Saturday, July 24, 2010
I'm also getting a fair few e-mails and comments from people who've seen the trailer and are more than a little surprised that I'm involved. Believe me, nobody is more surprised than me. But I'm a fan and I was available so I could hardly say no now could I?
I'm not going to be commentating mind you - they have a team of experts on board for that - my role is more minister without portfolio. What I want to do is convey my own enjoyment of the darts in the hope that that'll bring the inner-dart-fan out of a viewer here or there. I did an interview with a pdc fansite here about how it came about and obviously, as the event approaches I'm thinking more about how I'll play things.
One thing I'm aware of is that Bravo isn't a sports channel per se. I know there are darts fans who'll seek out the darts wherever it is shown and I'm not too worried about them because I know they'll find what they're looking for: darts. But I think we should probably be thinking about the less committed darts fan - maybe the first time viewer - and what we can do to bring them in to the sport and make it as accessible as possible.

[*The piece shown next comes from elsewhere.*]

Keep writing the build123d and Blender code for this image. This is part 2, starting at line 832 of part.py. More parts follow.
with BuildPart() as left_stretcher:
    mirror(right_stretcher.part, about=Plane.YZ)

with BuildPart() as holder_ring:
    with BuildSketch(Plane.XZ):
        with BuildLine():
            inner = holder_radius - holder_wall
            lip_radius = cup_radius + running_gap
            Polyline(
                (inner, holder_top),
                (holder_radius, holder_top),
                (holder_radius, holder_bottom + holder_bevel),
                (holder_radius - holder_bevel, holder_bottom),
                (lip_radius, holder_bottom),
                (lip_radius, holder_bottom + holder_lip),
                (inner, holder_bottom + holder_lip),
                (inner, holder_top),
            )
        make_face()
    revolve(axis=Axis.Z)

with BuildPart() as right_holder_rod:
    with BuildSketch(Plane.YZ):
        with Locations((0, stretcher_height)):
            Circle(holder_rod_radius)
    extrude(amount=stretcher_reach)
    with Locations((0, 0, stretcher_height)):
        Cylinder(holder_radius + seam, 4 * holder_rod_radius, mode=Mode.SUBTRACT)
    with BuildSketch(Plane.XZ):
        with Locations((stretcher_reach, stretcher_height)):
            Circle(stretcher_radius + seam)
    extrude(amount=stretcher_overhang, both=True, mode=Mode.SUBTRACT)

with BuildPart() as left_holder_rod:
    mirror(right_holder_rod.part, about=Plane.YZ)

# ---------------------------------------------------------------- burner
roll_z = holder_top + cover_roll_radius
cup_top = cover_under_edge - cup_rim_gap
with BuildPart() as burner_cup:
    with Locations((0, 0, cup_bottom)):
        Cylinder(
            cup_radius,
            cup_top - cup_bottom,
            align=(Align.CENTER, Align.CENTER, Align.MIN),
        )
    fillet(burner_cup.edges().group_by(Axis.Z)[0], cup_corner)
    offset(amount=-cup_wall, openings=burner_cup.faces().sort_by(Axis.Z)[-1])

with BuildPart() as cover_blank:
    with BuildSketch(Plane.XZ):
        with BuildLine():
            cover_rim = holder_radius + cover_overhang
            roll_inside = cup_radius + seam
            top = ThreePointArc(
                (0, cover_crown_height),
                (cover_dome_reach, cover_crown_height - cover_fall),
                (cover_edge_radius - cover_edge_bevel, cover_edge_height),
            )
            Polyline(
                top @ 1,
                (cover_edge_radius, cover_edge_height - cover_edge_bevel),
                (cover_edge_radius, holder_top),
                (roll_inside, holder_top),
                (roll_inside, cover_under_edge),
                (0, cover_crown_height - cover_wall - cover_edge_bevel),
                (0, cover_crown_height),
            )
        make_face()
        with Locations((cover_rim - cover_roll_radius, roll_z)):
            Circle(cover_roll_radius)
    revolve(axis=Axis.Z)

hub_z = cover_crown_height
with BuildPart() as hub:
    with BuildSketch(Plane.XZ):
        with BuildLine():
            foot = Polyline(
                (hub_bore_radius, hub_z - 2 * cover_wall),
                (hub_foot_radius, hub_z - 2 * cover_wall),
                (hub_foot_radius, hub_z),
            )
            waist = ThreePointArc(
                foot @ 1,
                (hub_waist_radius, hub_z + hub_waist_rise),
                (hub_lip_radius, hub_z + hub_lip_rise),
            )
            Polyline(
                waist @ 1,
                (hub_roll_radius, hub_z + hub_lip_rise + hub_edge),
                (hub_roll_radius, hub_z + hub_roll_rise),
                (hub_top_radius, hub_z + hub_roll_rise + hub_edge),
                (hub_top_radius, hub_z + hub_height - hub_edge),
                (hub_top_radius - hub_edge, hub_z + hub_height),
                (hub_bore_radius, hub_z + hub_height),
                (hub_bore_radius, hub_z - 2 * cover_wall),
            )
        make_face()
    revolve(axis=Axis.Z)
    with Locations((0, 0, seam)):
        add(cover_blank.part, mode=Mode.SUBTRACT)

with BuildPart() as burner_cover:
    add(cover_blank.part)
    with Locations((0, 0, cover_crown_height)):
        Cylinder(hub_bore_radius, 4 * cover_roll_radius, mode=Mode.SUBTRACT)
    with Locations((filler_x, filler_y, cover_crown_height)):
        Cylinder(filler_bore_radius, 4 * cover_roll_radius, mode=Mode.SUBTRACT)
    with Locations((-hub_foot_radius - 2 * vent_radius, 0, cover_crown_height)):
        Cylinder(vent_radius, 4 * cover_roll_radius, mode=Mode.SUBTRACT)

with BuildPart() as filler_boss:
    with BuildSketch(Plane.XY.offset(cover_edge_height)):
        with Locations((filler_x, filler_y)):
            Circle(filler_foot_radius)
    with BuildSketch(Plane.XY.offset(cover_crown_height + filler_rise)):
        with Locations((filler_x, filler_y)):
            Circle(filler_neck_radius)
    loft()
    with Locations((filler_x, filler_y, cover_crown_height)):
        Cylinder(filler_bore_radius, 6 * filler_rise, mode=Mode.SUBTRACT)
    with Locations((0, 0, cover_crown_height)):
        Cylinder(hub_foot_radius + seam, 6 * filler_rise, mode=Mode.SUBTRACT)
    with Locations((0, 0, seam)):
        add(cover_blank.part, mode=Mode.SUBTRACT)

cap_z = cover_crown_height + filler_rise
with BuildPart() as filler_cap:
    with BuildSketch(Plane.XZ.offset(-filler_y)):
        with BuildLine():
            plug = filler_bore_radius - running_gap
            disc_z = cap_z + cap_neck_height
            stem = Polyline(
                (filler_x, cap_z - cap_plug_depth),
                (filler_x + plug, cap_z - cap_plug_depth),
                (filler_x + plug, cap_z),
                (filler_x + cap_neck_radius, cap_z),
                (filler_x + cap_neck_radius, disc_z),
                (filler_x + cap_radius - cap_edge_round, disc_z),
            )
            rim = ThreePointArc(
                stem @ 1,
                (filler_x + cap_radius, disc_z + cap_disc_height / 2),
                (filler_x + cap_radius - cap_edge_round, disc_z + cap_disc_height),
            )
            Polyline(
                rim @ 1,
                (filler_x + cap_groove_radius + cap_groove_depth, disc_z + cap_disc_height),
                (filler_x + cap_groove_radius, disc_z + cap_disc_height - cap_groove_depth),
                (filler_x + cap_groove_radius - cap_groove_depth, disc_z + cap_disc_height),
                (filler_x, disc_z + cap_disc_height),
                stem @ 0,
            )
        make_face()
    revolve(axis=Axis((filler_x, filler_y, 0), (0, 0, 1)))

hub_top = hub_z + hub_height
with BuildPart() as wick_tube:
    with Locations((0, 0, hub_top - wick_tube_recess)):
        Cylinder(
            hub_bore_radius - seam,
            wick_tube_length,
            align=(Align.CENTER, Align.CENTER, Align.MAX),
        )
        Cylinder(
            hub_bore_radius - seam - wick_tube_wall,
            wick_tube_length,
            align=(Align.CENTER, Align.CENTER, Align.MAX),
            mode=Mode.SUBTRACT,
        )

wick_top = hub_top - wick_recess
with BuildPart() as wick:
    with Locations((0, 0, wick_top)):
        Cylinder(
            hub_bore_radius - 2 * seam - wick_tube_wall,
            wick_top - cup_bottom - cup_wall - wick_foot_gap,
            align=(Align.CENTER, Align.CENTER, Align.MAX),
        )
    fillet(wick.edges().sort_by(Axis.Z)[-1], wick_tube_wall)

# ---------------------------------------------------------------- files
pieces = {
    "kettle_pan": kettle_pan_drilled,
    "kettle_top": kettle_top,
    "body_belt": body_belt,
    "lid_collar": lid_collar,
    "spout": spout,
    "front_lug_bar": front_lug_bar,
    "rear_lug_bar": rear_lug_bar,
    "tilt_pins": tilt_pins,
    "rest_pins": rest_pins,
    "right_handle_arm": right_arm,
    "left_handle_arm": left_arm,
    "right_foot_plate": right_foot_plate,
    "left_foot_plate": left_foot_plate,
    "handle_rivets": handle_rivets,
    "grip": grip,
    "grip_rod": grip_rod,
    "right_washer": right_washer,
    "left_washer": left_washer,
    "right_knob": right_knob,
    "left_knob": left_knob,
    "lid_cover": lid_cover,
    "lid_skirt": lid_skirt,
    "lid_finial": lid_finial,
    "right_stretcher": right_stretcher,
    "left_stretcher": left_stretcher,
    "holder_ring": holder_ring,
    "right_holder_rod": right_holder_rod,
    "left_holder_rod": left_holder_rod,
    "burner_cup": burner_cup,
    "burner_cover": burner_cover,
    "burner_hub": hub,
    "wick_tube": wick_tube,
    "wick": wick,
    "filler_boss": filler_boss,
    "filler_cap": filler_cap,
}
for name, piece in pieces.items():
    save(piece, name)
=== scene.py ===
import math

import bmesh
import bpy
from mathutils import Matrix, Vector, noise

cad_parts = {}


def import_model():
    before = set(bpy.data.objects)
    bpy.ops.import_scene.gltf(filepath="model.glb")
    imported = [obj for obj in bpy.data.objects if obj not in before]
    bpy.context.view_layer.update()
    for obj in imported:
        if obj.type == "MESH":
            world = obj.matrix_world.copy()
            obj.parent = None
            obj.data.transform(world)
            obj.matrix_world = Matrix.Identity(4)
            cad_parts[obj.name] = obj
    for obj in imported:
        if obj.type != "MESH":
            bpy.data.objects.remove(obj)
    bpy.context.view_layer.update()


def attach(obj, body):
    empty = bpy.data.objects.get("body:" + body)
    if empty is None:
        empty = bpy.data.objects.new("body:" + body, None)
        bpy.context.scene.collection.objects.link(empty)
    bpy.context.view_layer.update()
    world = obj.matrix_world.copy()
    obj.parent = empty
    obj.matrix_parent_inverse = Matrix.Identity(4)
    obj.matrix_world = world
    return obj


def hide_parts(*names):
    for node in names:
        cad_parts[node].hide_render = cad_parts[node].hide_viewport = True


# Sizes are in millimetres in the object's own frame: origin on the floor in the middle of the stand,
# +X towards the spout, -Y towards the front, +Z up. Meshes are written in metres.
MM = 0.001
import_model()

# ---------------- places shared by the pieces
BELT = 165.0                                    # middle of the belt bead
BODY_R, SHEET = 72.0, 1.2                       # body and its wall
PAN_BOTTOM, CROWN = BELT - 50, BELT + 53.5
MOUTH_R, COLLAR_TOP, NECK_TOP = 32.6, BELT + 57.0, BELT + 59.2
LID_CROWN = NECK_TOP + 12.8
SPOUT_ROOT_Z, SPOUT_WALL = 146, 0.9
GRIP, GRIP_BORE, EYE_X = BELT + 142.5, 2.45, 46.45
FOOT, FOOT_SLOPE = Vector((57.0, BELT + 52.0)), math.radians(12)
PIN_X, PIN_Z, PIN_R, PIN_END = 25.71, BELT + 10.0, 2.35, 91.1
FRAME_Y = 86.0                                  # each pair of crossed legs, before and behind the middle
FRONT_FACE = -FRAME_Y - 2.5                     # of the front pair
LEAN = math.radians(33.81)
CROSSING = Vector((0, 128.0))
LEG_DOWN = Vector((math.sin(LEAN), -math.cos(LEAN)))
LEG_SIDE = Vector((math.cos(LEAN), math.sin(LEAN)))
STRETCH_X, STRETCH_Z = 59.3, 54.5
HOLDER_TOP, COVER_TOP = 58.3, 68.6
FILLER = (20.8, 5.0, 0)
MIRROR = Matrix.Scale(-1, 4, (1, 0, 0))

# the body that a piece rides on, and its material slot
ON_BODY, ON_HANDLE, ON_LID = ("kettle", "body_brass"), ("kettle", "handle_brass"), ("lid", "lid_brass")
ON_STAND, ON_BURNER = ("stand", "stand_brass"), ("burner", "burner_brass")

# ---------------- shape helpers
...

If you've any thoughts on what you'd like to see - whether you're a darts fan, an occasional armchair fan* or a complete newcomer - do let me know how you'd like us to handle things. What kind of thing do you want to see? Is there a question you'd like to ask a player that never gets asked? Is there anything about the game you'd like to know more about? Is there something we can do that will encourage more people to actually play the game? Let me know your thoughts.
Oh... and if you're a facebook kind of person, there's a page for Bravo's darts coverage here and, of course, they're on twitter as @BRAVO_Darts.
By the way. That double one at about 22 seconds in. I threw that. On purpose and everything. It only took me 9 darts. Oh yeah.
If there's one thing I'm hoping to get from the trip, it's some tips that'll improve my own game. To that end, I'm making sure there's plenty of room for improvement.
*By which I don't mean that you're a fan of armchairs.